Мои отношения с Зинаидой остались на ступени чистого стремления двух душ друг к другу.
- Но, может быть, ты сомневаешься, что я тебя люблю, Зинаида? Прости меня, ежели это так, я виновен, одним словом мог бы и тебя уверить.
"Неужели никогда я не увижу ее? Неужели узнаю когда-нибудь, что она вышла замуж за какого-нибудь Бекетова? Или, что еще жалче, увижу ее в чепце, веселенькой и с тем же умным, открытым, веселым и влюбленным глазом? Я не оставлю своих планов, чтобы ехать жениться на ней, я не довольно убежден, что она может составить мое счастие, но все-таки я влюблен. Иначе, что же эти отрадные воспоминания, которые оживляют меня, что этот взгляд, в который я всегда смотрю, когда только я вижу, чувствую что-нибудь прекрасное. Не написать ли ей письмо? Не знаю ее отчества и от этого, может быть, лишусь счастия... Теперь Бог знает, что меня ждет... (Многоточие в подлиннике) Предаюсь в волю его! Я сам не знаю, что нужно для моего счастия, и что такое счастье?

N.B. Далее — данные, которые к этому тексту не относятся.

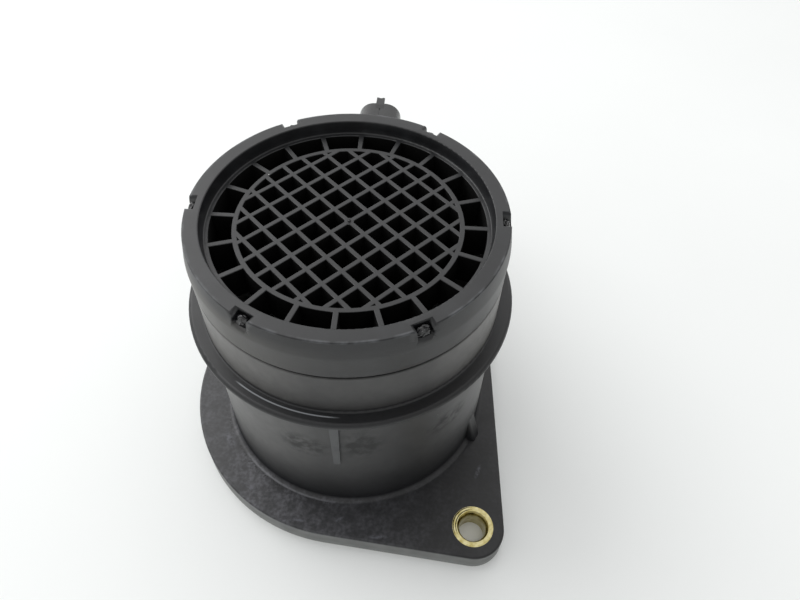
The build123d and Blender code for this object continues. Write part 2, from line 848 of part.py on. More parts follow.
with BuildPart() as circuit_board:
    with Locations((carrier_face, board_front, module_height)):
        Box(
            board_thickness,
            board_back - board_front,
            board_height,
            align=(Align.MIN, Align.MIN, Align.CENTER),
        )
    chamfer(circuit_board.edges().filter_by(Axis.X), bay_corner)
keep(circuit_board, "circuit_board")

board_middle = (board_front + board_back) / 2
with BuildPart() as signal_chip:
    with Locations((board_face, board_middle, module_height)):
        Box(chip_thickness, chip_size, chip_size, align=(Align.MIN, Align.CENTER, Align.CENTER))
    chamfer(signal_chip.faces().sort_by(Axis.X)[-1].edges(), chip_chamfer)
keep(signal_chip, "signal_chip")

capacitor_plane = Plane(
    origin=(board_face, board_middle, module_height), x_dir=(0, 1, 0), z_dir=(1, 0, 0)
)
with BuildPart() as board_capacitors:
    row_spacing = board_height - 2 * capacitor_setback
    with BuildSketch(capacitor_plane):
        with GridLocations(capacitor_pitch, row_spacing, capacitor_count // 2, 2):
            Rectangle(capacitor_length, capacitor_width)
    extrude(amount=capacitor_thickness)
keep(board_capacitors, "board_capacitors")

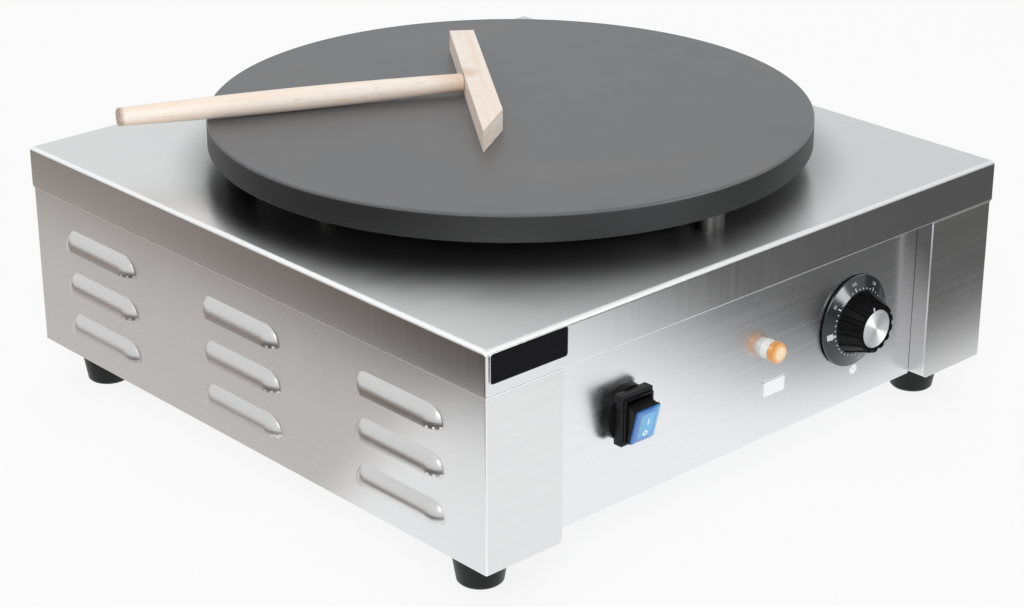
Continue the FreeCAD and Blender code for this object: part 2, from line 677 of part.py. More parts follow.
def front_panel():
    """Recessed control panel with openings for the switch, the lamp and the thermostat."""
    body = new_body("front_panel", y=FrontPanelY, z=HousingBottom)
    half, fold = FrontPanelHalf, S["EdgeFold"]
    plan = new_sketch(body, "XY_Plane")
    polygon(plan, [(-half, 0), (half, 0), (half, fold), (half - Sheet, fold),
                   (half - Sheet, Sheet), (-half + Sheet, Sheet), (-half + Sheet, fold),
                   (-half, fold)])
    pad(body, plan, LappedHeight)
    low = new_sketch(body, "XY_Plane")
    rectangle(low, -half + Sheet, half - Sheet, Sheet, fold)
    pad(body, low, Sheet)
    screws = new_sketch(body, "XY_Plane")
    for x in (-S["BaseScrewX"], S["BaseScrewX"]):
        circle(screws, x, fold / 2, SmallHole)
    pocket(body, screws, Sheet, reverse=True)
    face = new_sketch(body, "XZ_Plane")
    gap, half_x, half_z = S["SheetGap"], S["SwitchBodyWidth"] / 2, S["SwitchBodyHeight"] / 2
    rectangle(face, S["SwitchX"] - half_x - gap, S["SwitchX"] + half_x + gap,
              S["SwitchZ"] - half_z - gap, S["SwitchZ"] + half_z + gap)
    circle(face, S["LampX"], S["LampZ"], S["LampBarrel"] + S["StudGap"])
    circle(face, S["KnobX"], S["KnobZ"], S["BushRadius"] + S["StudGap"])
    for x in (-S["ThermostatScrewSpan"], S["ThermostatScrewSpan"]):
        circle(face, S["KnobX"] + x, S["KnobZ"], SmallHole)
    pocket(body, face, Sheet + S["SeatGap"])
    rivets = new_sketch(body, "YZ_Plane")
    for z in (S["RivetLow"], S["RivetLow"] + S["RivetPitch"]):
        circle(rivets, fold / 2, z, S["RivetRadius"] + S["StudGap"])
    pocket(body, rivets, S["HousingWidth"], both=True)
    return body


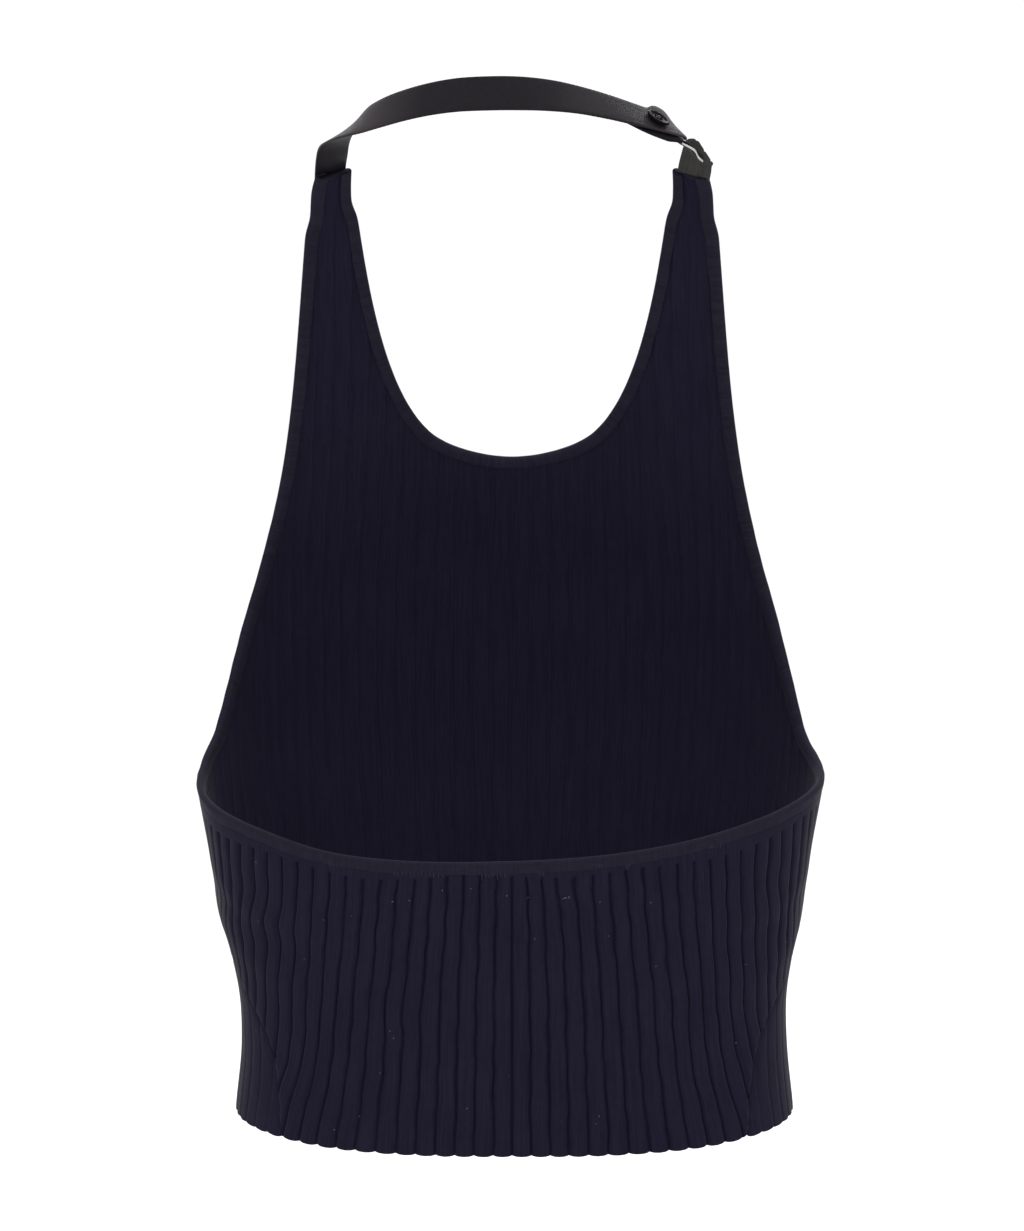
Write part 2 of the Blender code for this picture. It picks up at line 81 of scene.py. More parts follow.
# The figure: level, half width, back, front, depth of the widest point, lean.
FIGURE = (
    (-0.480, 0.1262, 0.0190, -0.1760, -0.0740, -0.0012),
    (-0.446, 0.1222, 0.0100, -0.1660, -0.0720, -0.0011),
    (-0.419, 0.1195, 0.0060, -0.1610, -0.0710, -0.0010),
    (-0.398, 0.1196, 0.0065, -0.1600, -0.0700, -0.0005),
    (-0.371, 0.1243, 0.0115, -0.1620, -0.0690, 0.0002),
    (-0.351, 0.1287, 0.0165, -0.1660, -0.0680, 0.0008),
    (-0.331, 0.1314, 0.0215, -0.1720, -0.0670, 0.0009),
    (-0.300, 0.1365, 0.0290, -0.1860, -0.0650, 0.0009),
    (-0.260, 0.1400, 0.0370, -0.1960, -0.0620, 0.0006),
    (-0.220, 0.1420, 0.0430, -0.1900, -0.0580, 0.0003),
    (-0.170, 0.1480, 0.0450, -0.1610, -0.0520, 0.0),
    (-0.120, 0.1530, 0.0390, -0.1310, -0.0460, 0.0),
    (-0.080, 0.1360, 0.0250, -0.1060, -0.0420, 0.0),
    (-0.050, 0.1080, 0.0120, -0.0880, -0.0390, 0.0),
    (-0.030, 0.0840, 0.0040, -0.0760, -0.0380, 0.0),
    (0.000, 0.0620, 0.0000, -0.0680, -0.0380, 0.0),
)
HALF_WIDTH, BACK, FRONT, WIDEST, LEAN = 1, 2, 3, 4, 5

# Top edge of the back: angle from the centre back, level on the left, level on the right.
TOP_EDGE = (
    (0, -0.3254, -0.3254), (15, -0.3259, -0.3243), (30, -0.3255, -0.3220), (45, -0.3229, -0.3174),
    (60, -0.3152, -0.3102), (75, -0.3080, -0.3028), (88, -0.3024, -0.2987), (97, -0.2982, -0.2957),
)
# Hem: angle from the centre back, level.
HEM = (
    (0, -0.4534), (30, -0.4534), (50, -0.4526), (62, -0.4512), (75, -0.4494), (90, -0.4470),
    (110, -0.4440), (140, -0.4415), (180, -0.4405),
)
# Side seam: level, angle from the centre back.
SEAM = (
    (-0.4540, 61.4), (-0.4400, 63.2), (-0.4250, 65.6), (-0.4125, 68.4), (-0.4000, 73.0),
    (-0.3900, 79.0), (-0.3775, 87.0), (-0.3600, 93.5), (-0.3300, 96.5), (-0.2940, 97.0),
)
# Edges of the front above the side corner: armhole across and level, neckline across and level.
FRONT_EDGES = (
    (0.1342, -0.2925, 0.0, -0.2560),
    (0.1309, -0.2855, 0.0, -0.2420),
    (0.1259, -0.2640, 0.0, -0.2130),
    (0.1196, -0.2380, 0.0, -0.1880),
    (0.1130, -0.2150, 0.0, -0.1668),
    (0.1072, -0.1920, 0.0200, -0.1637),
    (0.1026, -0.1700, 0.0372, -0.1556),
    (0.0992, -0.1490, 0.0488, -0.1400),
    (0.0966, -0.1290, 0.0564, -0.1215),
    (0.0945, -0.1100, 0.0614, -0.1030),
    (0.0926, -0.0920, 0.0649, -0.0850),
    (0.0908, -0.0750, 0.0674, -0.0680),
    (0.0892, -0.0610, 0.0691, -0.0540),
)
NECKLINE_START = 4  # the row at the neckline's lowest point
TUCKED_END = (0.0836, -0.0362, 0.0711, -0.0334)  # the front's last row, under the fold
# Rows above those, where the strap's left end and the doubled end lie, the same.
SHOULDER_END = (
    (0.0868, -0.0550, 0.0716, -0.0480),
    (0.0862, -0.0480, 0.0716, -0.0425),
    (0.0850, -0.0402, 0.0714, -0.0370),
)
BINDING_REACH = 0.0038  # down the cloth, from its edge
BINDING_STEP = 0.0010
BINDING_FACE = 0.0020  # points of its section further out than this swell a little
CORNER_SOFTNESS = 3.0  # steps over which a binding rounds the corners of its edge
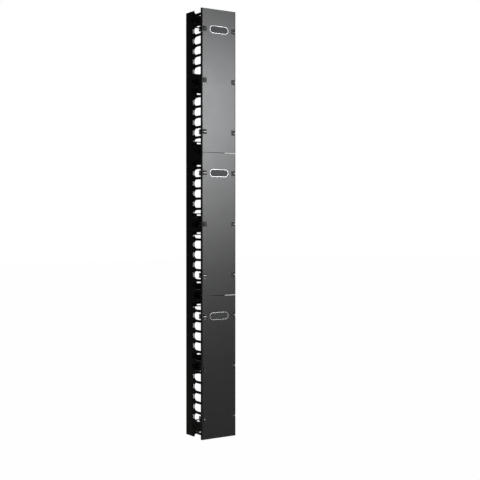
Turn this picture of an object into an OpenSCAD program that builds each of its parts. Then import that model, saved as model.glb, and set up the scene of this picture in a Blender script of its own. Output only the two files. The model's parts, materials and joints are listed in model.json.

- Помнишь Архиерейский сад, Зинаида, боковую дорожку? На языке висело у меня признание, и у тебя тоже. Мое дело было начать; но, знаешь, отчего мне кажется, я ничего не сказал? Я был так счастлив, что мне нечего было желать, я боялся испортить свое... (Многоточие в подлиннике) не свое, а наше счастье.
Лучшим воспоминанием в жизни останется навсегда это милое время. А какое пустое и тщеславное создание - человек. Когда у меня спрашивают про время, проведенное мною в Казани, я небрежным тоном отвечаю: "Да, для губернского города очень порядочное общество, и я довольно весело провел несколько дней там".
"Подлец! Все осмеяли люди! Смеются над тем, что с милым рай и в шалаше, и говорят, что это неправда. Разумеется, правда; не только в шалаше - в Крапивне, в Старом Юрте - везде. С милым рай и в шалаше, и это правда, правда, сто раз правда!" (Дневник. 8 июня 1851 г)
И после этой восторженной записи в дневнике нет больше упоминаний о Молоствовой. Трудно предположить, что только случайность или застенчивость Толстого помешали этим "веселым, почти детским отношениям" принять более серьезный характер. Скорее можно допустить, что со стороны Льва Николаевича было только минутное увлечение, а неудовлетворенная жажда поэтической, "высокой" любви, мечта о чистой девушке, освобождающей от тяжести "всех мелочных страстей", воспитали это чувство и на время овладели вниманием.
Через год Толстой записывает в дневнике: "Зинаида выходит замуж за Тиле. Мне досадно, и еще более то, что это мало встревожило меня" (Дневник.22 июня 1852 г. "Любовь эта была в моем воображении. Она едва ли знала что-нибудь про это", - сообщил Л. Н-ч П. И. Бирюкову 24 ноября 1903 года).
Жизнь на Кавказе, новые впечатления, литературные интересы и бурные устремления молодости скоро рассеяли впечатление от встречи с Молоствовой, но вытеснить мечты о любви и семейной жизни они не могли.